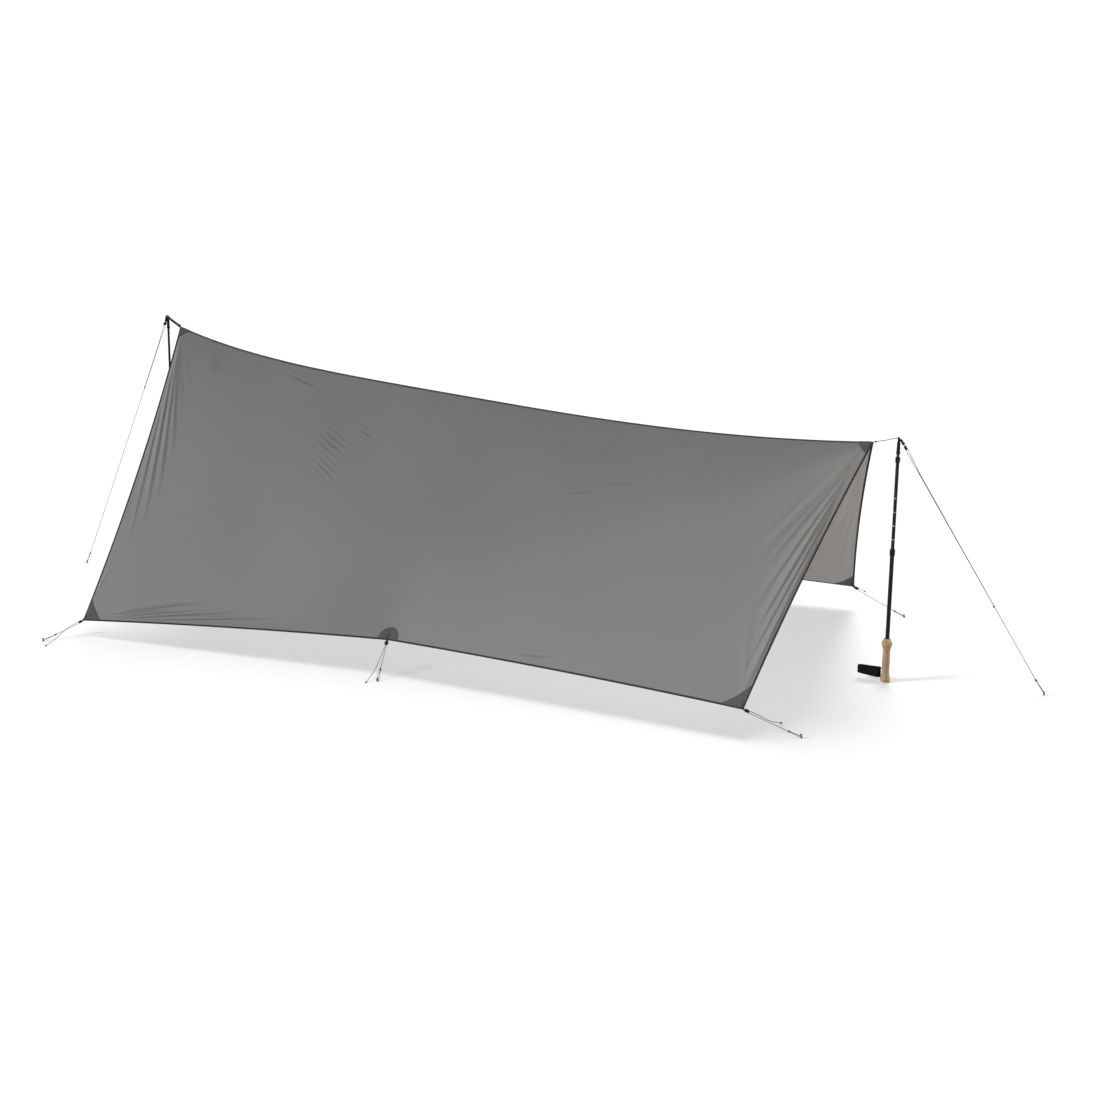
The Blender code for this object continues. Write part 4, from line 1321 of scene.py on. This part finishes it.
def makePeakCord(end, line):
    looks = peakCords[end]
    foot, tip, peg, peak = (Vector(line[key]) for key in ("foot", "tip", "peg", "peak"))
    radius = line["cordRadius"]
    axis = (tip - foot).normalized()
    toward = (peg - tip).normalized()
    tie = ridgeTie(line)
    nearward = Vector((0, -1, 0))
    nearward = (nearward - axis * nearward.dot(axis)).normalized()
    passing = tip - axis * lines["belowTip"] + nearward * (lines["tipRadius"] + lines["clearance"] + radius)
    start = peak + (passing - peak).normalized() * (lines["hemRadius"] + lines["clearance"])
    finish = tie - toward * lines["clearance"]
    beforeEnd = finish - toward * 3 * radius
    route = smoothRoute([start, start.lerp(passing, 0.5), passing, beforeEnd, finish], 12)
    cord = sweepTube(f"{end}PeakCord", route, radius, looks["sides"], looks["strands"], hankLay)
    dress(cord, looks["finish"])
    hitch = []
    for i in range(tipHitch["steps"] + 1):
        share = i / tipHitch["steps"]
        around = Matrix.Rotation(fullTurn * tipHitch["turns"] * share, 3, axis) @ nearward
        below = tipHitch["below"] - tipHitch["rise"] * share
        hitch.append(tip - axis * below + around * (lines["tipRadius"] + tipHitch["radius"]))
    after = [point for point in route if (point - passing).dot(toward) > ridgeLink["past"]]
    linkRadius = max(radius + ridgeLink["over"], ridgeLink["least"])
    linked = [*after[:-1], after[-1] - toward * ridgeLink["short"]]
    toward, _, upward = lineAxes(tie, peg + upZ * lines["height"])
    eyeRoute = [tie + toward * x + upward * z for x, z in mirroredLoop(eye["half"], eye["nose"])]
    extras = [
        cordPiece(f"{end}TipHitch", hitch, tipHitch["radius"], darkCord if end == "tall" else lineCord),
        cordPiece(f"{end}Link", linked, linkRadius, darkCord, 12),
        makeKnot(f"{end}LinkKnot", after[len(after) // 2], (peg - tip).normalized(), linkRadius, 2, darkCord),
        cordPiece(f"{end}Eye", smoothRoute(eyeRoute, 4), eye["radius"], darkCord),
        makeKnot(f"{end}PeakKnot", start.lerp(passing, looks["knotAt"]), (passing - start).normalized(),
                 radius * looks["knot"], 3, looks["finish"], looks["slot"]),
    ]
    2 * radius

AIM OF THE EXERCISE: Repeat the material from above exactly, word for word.

TASK RESULT:
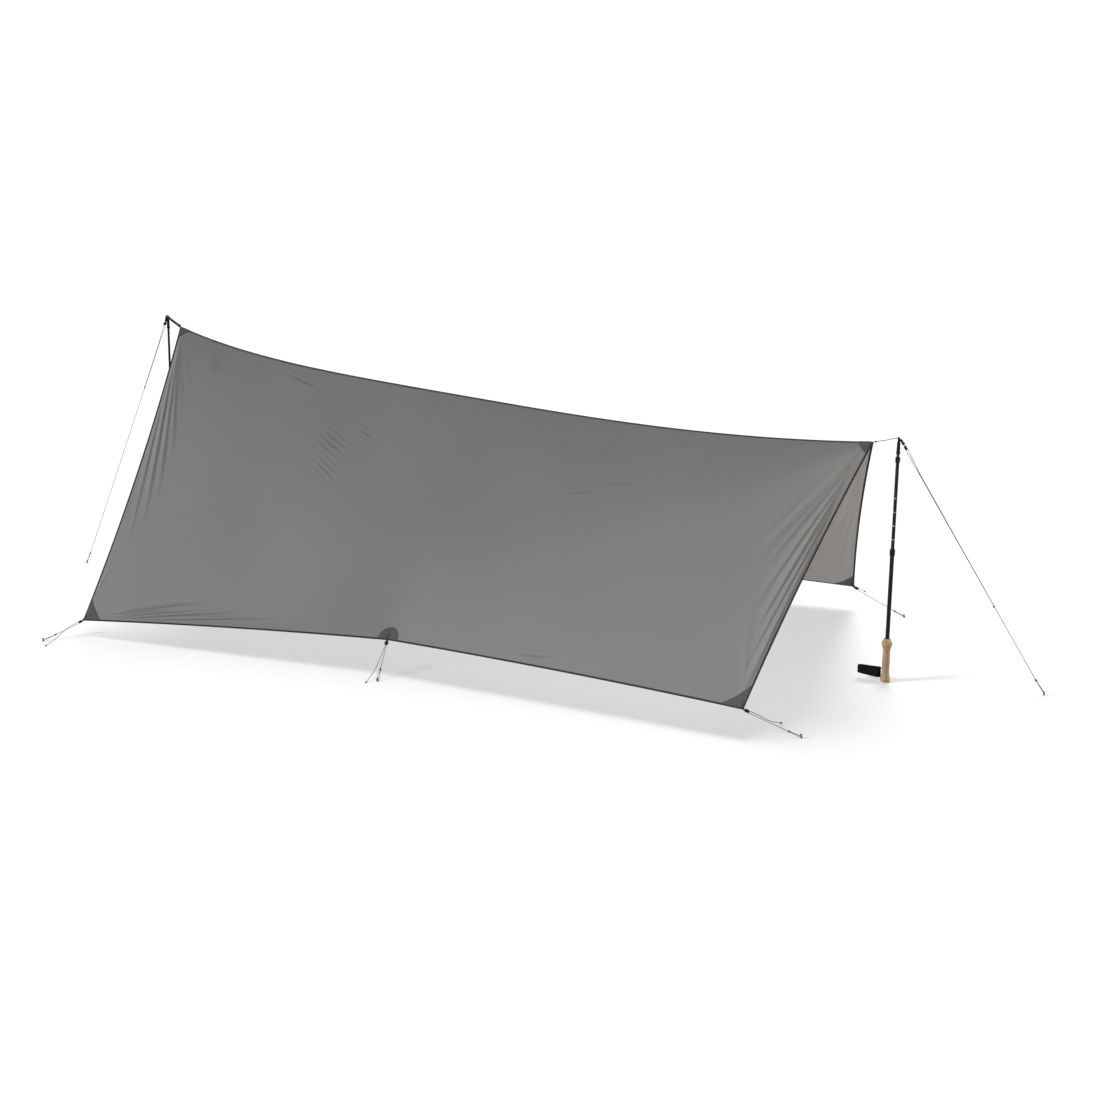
The Blender code for this object continues. Write part 4, from line 1321 of scene.py on. This part finishes it.
def makePeakCord(end, line):
    looks = peakCords[end]
    foot, tip, peg, peak = (Vector(line[key]) for key in ("foot", "tip", "peg", "peak"))
    radius = line["cordRadius"]
    axis = (tip - foot).normalized()
    toward = (peg - tip).normalized()
    tie = ridgeTie(line)
    nearward = Vector((0, -1, 0))
    nearward = (nearward - axis * nearward.dot(axis)).normalized()
    passing = tip - axis * lines["belowTip"] + nearward * (lines["tipRadius"] + lines["clearance"] + radius)
    start = peak + (passing - peak).normalized() * (lines["hemRadius"] + lines["clearance"])
    finish = tie - toward * lines["clearance"]
    beforeEnd = finish - toward * 3 * radius
    route = smoothRoute([start, start.lerp(passing, 0.5), passing, beforeEnd, finish], 12)
    cord = sweepTube(f"{end}PeakCord", route, radius, looks["sides"], looks["strands"], hankLay)
    dress(cord, looks["finish"])
    hitch = []
    for i in range(tipHitch["steps"] + 1):
        share = i / tipHitch["steps"]
        around = Matrix.Rotation(fullTurn * tipHitch["turns"] * share, 3, axis) @ nearward
        below = tipHitch["below"] - tipHitch["rise"] * share
        hitch.append(tip - axis * below + around * (lines["tipRadius"] + tipHitch["radius"]))
    after = [point for point in route if (point - passing).dot(toward) > ridgeLink["past"]]
    linkRadius = max(radius + ridgeLink["over"], ridgeLink["least"])
    linked = [*after[:-1], after[-1] - toward * ridgeLink["short"]]
    toward, _, upward = lineAxes(tie, peg + upZ * lines["height"])
    eyeRoute = [tie + toward * x + upward * z for x, z in mirroredLoop(eye["half"], eye["nose"])]
    extras = [
        cordPiece(f"{end}TipHitch", hitch, tipHitch["radius"], darkCord if end == "tall" else lineCord),
        cordPiece(f"{end}Link", linked, linkRadius, darkCord, 12),
        makeKnot(f"{end}LinkKnot", after[len(after) // 2], (peg - tip).normalized(), linkRadius, 2, darkCord),
        cordPiece(f"{end}Eye", smoothRoute(eyeRoute, 4), eye["radius"], darkCord),
        makeKnot(f"{end}PeakKnot", start.lerp(passing, looks["knotAt"]), (passing - start).normalized(),
                 radius * looks["knot"], 3, looks["finish"], looks["slot"]),
    ]
    2 * radius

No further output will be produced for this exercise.